State law requires the city to redistrict every 10 years so that the five city council districts are roughly equal in population. Because the city’s population grew in the past decade, many of the boundaries will be redrawn to make the districts more even, council member Joe Abban said. Abban is in charge of creating a redistricting plan to present to the city council in November.

Residents will see the impact when they vote for city officials in the 2015 election, but the changes will take effect next year.
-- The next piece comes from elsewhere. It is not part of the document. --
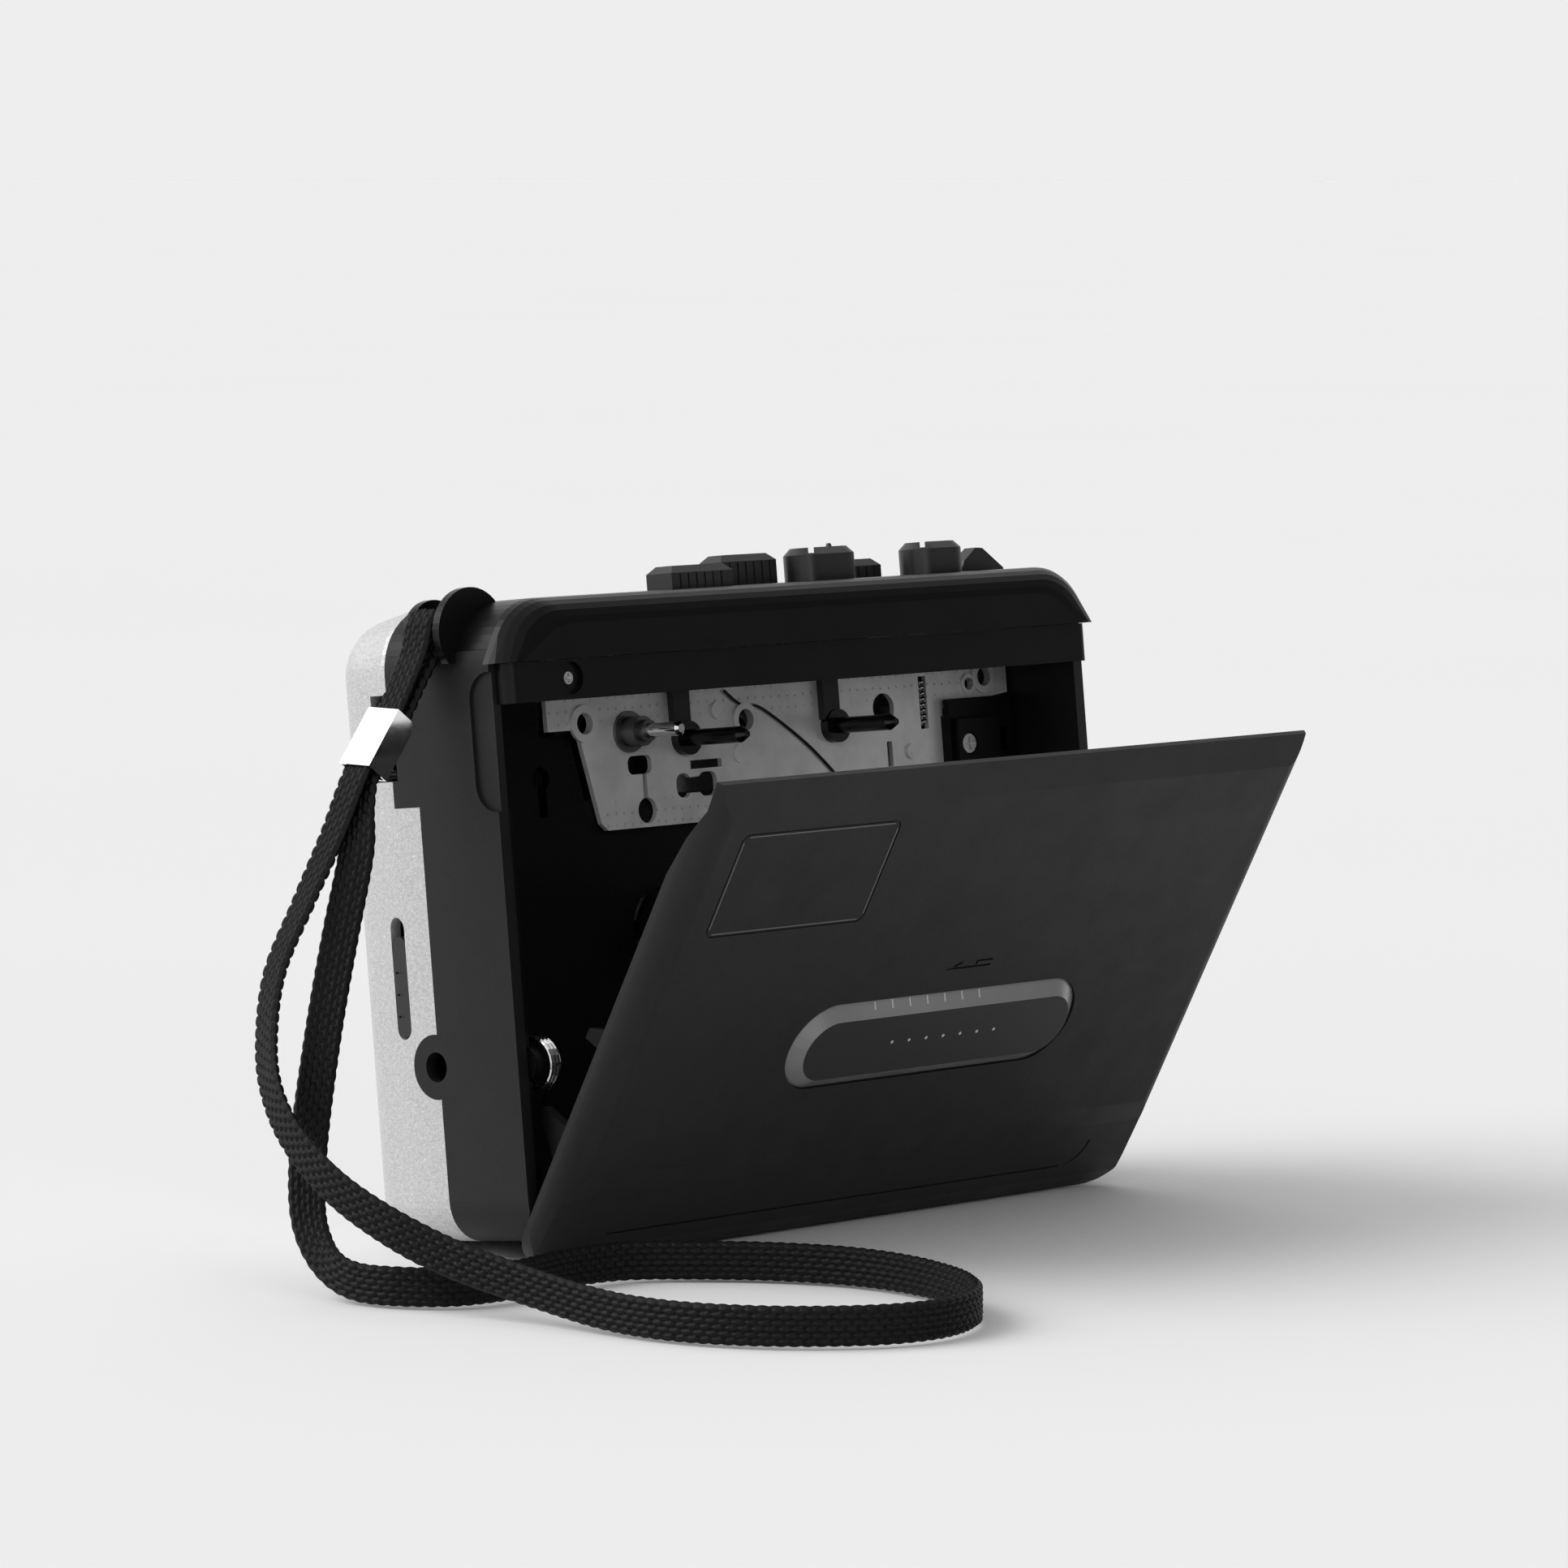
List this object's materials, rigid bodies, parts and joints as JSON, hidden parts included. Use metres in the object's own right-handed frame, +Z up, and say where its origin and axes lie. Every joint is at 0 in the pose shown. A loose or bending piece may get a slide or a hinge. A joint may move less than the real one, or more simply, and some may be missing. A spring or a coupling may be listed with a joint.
{
  "type": "cassette player",
  "caption": "Pocket radio-cassette recorder standing on its base with the cassette door open, tape mechanism showing and a woven wrist strap.",
  "frame": {"origin": "on the ground under the middle of the box around the body, its keys and its open door", "axes": "+X to the right seen from the door side, +Y to the speaker side, +Z up; the body leans back 6 degrees on its open door, so keys travel along the leaned height and wheels turn about the leaned depth"},
  "size_m": [0.1564, 0.1203, 0.0942],
  "materials": {
    "black_plastic": "fine-grained satin black",
    "black_inner": "matt black",
    "silver_paint": "fine metallic silver paint on plastic",
    "zinc_plate": "dimpled zinc-plated sheet",
    "steel": "bright steel",
    "spring_steel": "bright spring wire",
    "brass": "turned brass",
    "rubber": "black rubber",
    "white_plastic": "natural acetal",
    "clear_plastic": "clear acrylic",
    "board": "green circuit board",
    "paper": "printed label",
    "cone_paper": "pressed paper cone",
    "scale_white": "white printed scale",
    "pointer_red": "red gloss",
    "ferrite": "sintered ferrite",
    "webbing": "woven black nylon webbing",
    "chrome": "bright nickel",
    "grille": "perforated sheet"
  },
  "bodies": {
    "casing": {"front_casing": "black_plastic", "rear_shell": "silver_paint", "top_cover": "black_plastic", "head_cover": "black_plastic", "compartment_liner": "black_inner", "chassis_plate": "zinc_plate", "mechanism_cover": "black_inner", "case_screws": "steel", "guide_pins": "black_inner", "capstan_bearing": "steel", "slot_spring": "spring_steel", "drive_belt": "rubber", "motor": "steel", "mechanism_bracket": "zinc_plate", "circuit_board": "board", "board_parts": "black_inner", "battery_tray": "black_inner", "battery_contacts": "spring_steel", "speaker_frame": "zinc_plate", "speaker_cone": "cone_paper", "speaker_grille": "grille", "dial_window": "clear_plastic", "dial_scale": "scale_white", "tuning_capacitor": "white_plastic", "ferrite_antenna": "ferrite", "dc_jack": "black_inner", "headphone_jack": "black_inner", "hinge_pins": "steel", "door_spring": "spring_steel", "strap_bar": "steel", "wrist_strap": "webbing", "strap_clip": "chrome"},
    "door": {"door_panel": "black_plastic", "door_window": "clear_plastic", "door_label": "paper", "cassette_holder": "black_inner"},
    "head_carriage": {"head_base": "zinc_plate", "record_play_head": "steel", "erase_head": "black_inner"},
    "pinch_lever": {"pinch_arm": "steel"},
    "pinch_wheel": {"pinch_roller": "rubber"},
    "capstan": {"capstan_shaft": "steel", "flywheel": "brass"},
    "motor_rotor": {"motor_pulley": "brass"},
    "takeup_hub": {"takeup_spindle": "white_plastic", "takeup_gear": "white_plastic"},
    "supply_hub": {"supply_spindle": "white_plastic", "supply_gear": "white_plastic"},
    "idler": {"idler_gear": "white_plastic"},
    "battery_door": {"battery_lid": "silver_paint"},
    "tuning_knob": {"tuning_wheel": "black_plastic"},
    "pointer": {"dial_pointer": "pointer_red"},
    "volume_knob": {"volume_wheel": "black_plastic"},
    "output_slider": {"output_switch": "black_plastic"},
    "record_button": {"record_key": "black_plastic"},
    "rewind_button": {"rewind_key": "black_plastic"},
    "play_button": {"play_key": "black_plastic"},
    "forward_button": {"forward_key": "black_plastic"},
    "stop_button": {"stop_key": "black_plastic"},
    "pause_catch": {"pause_slider": "black_plastic"}
  },
  "joints": [
    {"name": "door_hinge", "type": "hinge", "parent": "casing", "child": "door", "pos_m": [0.0007, 0.00201, 0.01022], "axis": [1, 0, 0], "range_deg": [-34.5, 0]},
    {"name": "play_press", "type": "slide", "parent": "casing", "child": "play_button", "axis": [0, -0.1045, -0.9945], "range_m": [0, 0.003], "stiffness_N_per_m": 300},
    {"name": "head_advance", "type": "slide", "parent": "casing", "child": "head_carriage", "axis": [0, -0.1045, -0.9945], "range_m": [0, 0.003]},
    {"name": "pinch_lever_turn", "type": "hinge", "parent": "casing", "child": "pinch_lever", "pos_m": [-0.0327, 0.02033, 0.07737], "axis": [0, 0.9945, -0.1045], "range_deg": [0, 20.5]},
    {"name": "pinch_roller_spin", "type": "hinge", "parent": "pinch_lever", "child": "pinch_wheel", "pos_m": [-0.0199, 0.02033, 0.07737], "axis": [0, 0.9945, -0.1045], "continuous": true},
    {"name": "motor_spin", "type": "hinge", "parent": "casing", "child": "motor_rotor", "pos_m": [-0.0393, 0.01585, 0.03471], "axis": [0, 0.9945, -0.1045], "continuous": true},
    {"name": "capstan_spin", "type": "hinge", "parent": "casing", "child": "capstan", "pos_m": [-0.0206, 0.01945, 0.06892], "axis": [0, 0.9945, -0.1045], "continuous": true},
    {"name": "idler_spin", "type": "hinge", "parent": "casing", "child": "idler", "pos_m": [-0.01872, 0.01834, 0.05838], "axis": [0, 0.9945, -0.1045], "continuous": true},
    {"name": "takeup_spin", "type": "hinge", "parent": "casing", "child": "takeup_hub", "pos_m": [-0.01575, 0.01658, 0.04167], "axis": [0, 0.9945, -0.1045], "continuous": true},
    {"name": "supply_spin", "type": "hinge", "parent": "casing", "child": "supply_hub", "pos_m": [0.02675, 0.01658, 0.04167], "axis": [0, 0.9945, -0.1045], "continuous": true},
    {"name": "record_press", "type": "slide", "parent": "casing", "child": "record_button", "axis": [0, -0.1045, -0.9945], "range_m": [0, 0.003], "stiffness_N_per_m": 300},
    {"name": "rewind_press", "type": "slide", "parent": "casing", "child": "rewind_button", "axis": [0, -0.1045, -0.9945], "range_m": [0, 0.003], "stiffness_N_per_m": 300},
    {"name": "forward_press", "type": "slide", "parent": "casing", "child": "forward_button", "axis": [0, -0.1045, -0.9945], "range_m": [0, 0.003], "stiffness_N_per_m": 300},
    {"name": "stop_press", "type": "slide", "parent": "casing", "child": "stop_button", "axis": [0, -0.1045, -0.9945], "range_m": [0, 0.003], "stiffness_N_per_m": 300},
    {"name": "pause_slide", "type": "slide", "parent": "casing", "child": "pause_catch", "axis": [1, 0, 0], "range_m": [0, 0.0015]},
    {"name": "output_switch_slide", "type": "slide", "parent": "casing", "child": "output_slider", "axis": [0, 0.1045, 0.9945], "range_m": [0, 0.0023]},
    {"name": "volume_turn", "type": "hinge", "parent": "casing", "child": "volume_knob", "pos_m": [-0.0529, 0.01961, 0.07051], "axis": [0, 0.9945, -0.1045], "range_deg": [-140, 140]},
    {"name": "tuning_turn", "type": "hinge", "parent": "casing", "child": "tuning_knob", "pos_m": [0.0528, 0.01888, 0.06355], "axis": [0, 0.9945, -0.1045], "range_deg": [-135, 135]},
    {"name": "pointer_travel", "type": "slide", "parent": "casing", "child": "pointer", "axis": [1, 0, 0], "range_m": [-0.012, 0.012]},
    {"name": "battery_lid_slide", "type": "slide", "parent": "casing", "child": "battery_door", "axis": [1, 0, 0], "range_m": [0, 0.012]}
  ],
  "couplings": [
    {"joint": "head_advance", "follows": "play_press", "ratio": 1},
    {"joint": "pinch_lever_turn", "follows": "play_press", "rad_per_m": 119},
    {"joint": "capstan_spin", "follows": "motor_spin", "ratio": 0.22609},
    {"joint": "idler_spin", "follows": "motor_spin", "ratio": -0.09566},
    {"joint": "takeup_spin", "follows": "motor_spin", "ratio": 0.07616},
    {"joint": "pointer_travel", "follows": "tuning_turn", "m_per_rad": 0.005}
  ]
}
Abban is unsure how the districts will be redrawn and does not have a number for how many residents will be represented by someone new.

Coming up

Here is the timeline for the Franklin City Council redistricting process:

Noon Nov. 9

Deadline for members of the public to submit redistricting plans. The plan created by a city council member will be put on display in the clerk-treasurer’s office.

Nov. 19

The city council will conduct a public hearing to discuss any redistricting plans created by the council member or members of the public. The council will choose a plan at the hearing but will not approve it.

Dec. 3

The council will have a second public meeting to make revisions to the plan they chose at the last meeting and approve the finalized redistricting plan.

But the districts that will lose the most residents will be districts 3 and 5 on the west side of the city. District 1 in the downtown area will gain the most residents, Abban said.

Franklin’s districts grew in population unevenly as more than 4,000 residents moved to the city since the last redistricting, city associate planner Kevin Tolloty said.

To be even, each district will have to have about 4,700 residents, based on 2010 U.S. Census data. Right now, one district represents 7,343 people, and another represents 2,716 people, Abban said.

Most new residents have moved into districts 3 and 5. The redistricting will include more of those residents in District 1, which represents the least amount of residents, Abban said.

But the council also has to be careful not to split voting precincts and not to draw district lines that would discriminate against political or minority groups, according to state law.

Other requirements for the plan include keeping the districts compact and making them adjacent to each other, according to state law.

The council’s redistricting plan will be posted at the clerk-treasurer’s office on Nov. 9, and the council will have a public meeting to discuss the plan on Nov. 19.